Within the material below, find each line bearing the word "that" and present it.

** Source material **
_ _ _ _ _ _ _
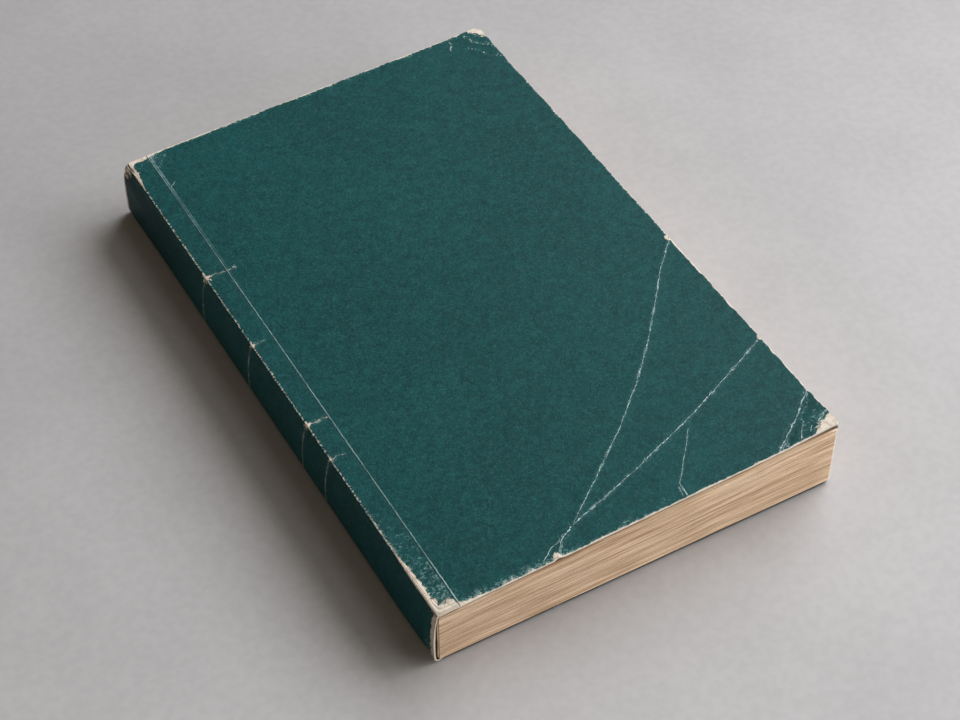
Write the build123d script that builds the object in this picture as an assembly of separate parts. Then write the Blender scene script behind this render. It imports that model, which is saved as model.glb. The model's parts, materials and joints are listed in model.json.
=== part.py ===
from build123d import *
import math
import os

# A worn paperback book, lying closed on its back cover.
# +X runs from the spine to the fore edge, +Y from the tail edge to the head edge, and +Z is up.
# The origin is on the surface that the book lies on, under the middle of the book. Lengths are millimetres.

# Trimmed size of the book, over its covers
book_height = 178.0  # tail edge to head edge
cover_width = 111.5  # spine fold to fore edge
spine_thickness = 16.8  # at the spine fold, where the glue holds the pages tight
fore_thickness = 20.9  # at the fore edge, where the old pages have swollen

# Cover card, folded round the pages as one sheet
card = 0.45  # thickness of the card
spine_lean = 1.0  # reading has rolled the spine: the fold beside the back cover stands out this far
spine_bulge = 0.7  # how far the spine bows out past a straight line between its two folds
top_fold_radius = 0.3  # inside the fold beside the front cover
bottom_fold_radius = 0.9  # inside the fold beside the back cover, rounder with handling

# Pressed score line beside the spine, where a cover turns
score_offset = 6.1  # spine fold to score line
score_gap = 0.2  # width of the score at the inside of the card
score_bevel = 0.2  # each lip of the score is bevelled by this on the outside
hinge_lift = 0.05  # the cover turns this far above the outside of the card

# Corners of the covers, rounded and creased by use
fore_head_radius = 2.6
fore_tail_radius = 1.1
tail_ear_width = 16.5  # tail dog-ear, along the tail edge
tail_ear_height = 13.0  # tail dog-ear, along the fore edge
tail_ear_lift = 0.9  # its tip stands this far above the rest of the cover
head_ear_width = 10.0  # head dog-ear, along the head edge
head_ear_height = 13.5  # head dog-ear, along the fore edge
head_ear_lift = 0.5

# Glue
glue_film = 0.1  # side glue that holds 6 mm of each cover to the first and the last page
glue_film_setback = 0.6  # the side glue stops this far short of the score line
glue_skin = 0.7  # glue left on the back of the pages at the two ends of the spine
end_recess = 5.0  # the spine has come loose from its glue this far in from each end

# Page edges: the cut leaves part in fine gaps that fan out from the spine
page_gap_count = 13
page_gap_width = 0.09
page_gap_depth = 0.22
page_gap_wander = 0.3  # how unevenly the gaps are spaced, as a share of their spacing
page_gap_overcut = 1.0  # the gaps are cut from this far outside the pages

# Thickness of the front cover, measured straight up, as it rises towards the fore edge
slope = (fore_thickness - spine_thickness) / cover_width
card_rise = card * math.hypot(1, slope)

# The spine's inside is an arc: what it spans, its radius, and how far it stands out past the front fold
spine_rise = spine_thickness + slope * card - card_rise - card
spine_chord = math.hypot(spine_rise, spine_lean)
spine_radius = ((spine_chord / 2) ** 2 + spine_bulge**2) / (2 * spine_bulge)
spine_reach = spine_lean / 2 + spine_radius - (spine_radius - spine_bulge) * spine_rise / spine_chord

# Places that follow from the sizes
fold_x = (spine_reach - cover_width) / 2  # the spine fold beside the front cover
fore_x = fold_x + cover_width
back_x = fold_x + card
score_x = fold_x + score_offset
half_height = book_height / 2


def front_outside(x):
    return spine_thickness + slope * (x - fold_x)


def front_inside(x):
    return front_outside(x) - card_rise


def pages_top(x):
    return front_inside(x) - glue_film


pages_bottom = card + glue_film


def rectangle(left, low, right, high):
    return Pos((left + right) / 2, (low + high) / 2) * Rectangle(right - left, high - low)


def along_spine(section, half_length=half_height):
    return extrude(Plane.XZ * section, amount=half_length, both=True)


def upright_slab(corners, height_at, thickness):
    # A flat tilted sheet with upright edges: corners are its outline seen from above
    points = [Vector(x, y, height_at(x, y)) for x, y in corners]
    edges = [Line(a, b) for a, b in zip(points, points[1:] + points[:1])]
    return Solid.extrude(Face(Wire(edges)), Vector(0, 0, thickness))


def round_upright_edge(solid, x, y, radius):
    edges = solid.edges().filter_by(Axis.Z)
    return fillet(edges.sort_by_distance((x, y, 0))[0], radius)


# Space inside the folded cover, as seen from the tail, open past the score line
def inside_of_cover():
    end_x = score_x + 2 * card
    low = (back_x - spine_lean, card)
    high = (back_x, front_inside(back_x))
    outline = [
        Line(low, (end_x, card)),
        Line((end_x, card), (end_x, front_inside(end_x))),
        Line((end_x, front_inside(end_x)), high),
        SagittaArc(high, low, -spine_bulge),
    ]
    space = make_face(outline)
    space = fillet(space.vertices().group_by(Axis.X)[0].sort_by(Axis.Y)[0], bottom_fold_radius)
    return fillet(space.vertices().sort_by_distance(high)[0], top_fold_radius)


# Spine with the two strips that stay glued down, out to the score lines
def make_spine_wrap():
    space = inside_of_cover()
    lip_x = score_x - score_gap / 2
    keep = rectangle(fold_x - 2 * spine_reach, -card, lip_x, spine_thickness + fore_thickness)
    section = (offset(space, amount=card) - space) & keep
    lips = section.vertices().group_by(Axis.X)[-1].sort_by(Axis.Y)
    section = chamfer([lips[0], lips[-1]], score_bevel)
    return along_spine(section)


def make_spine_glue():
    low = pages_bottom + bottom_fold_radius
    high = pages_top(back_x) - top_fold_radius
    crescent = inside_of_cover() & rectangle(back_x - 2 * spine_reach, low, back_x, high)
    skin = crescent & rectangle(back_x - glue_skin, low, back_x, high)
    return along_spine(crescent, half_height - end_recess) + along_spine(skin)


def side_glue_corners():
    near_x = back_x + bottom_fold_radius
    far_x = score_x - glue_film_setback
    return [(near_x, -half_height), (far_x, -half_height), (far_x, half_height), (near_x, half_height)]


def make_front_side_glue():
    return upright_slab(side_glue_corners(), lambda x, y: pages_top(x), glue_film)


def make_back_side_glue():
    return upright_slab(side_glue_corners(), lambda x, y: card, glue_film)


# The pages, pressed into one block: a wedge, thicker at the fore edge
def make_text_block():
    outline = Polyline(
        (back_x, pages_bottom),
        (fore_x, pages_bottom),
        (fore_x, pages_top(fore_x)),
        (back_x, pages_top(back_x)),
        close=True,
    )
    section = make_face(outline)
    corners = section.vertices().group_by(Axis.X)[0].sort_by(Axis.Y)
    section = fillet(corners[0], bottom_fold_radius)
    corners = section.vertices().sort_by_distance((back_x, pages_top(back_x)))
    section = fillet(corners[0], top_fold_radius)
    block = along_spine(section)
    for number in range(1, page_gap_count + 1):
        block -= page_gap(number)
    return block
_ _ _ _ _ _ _
** Finished answer **
Write the build123d script that builds the object in this picture as an assembly of separate parts. Then write the Blender scene script behind this render. It imports that model, which is saved as model.glb. The model's parts, materials and joints are listed in model.json.
# The origin is on the surface that the book lies on, under the middle of the book. Lengths are millimetres.
glue_film = 0.1  # side glue that holds 6 mm of each cover to the first and the last page
# Page edges: the cut leaves part in fine gaps that fan out from the spine
# Places that follow from the sizes
# Spine with the two strips that stay glued down, out to the score lines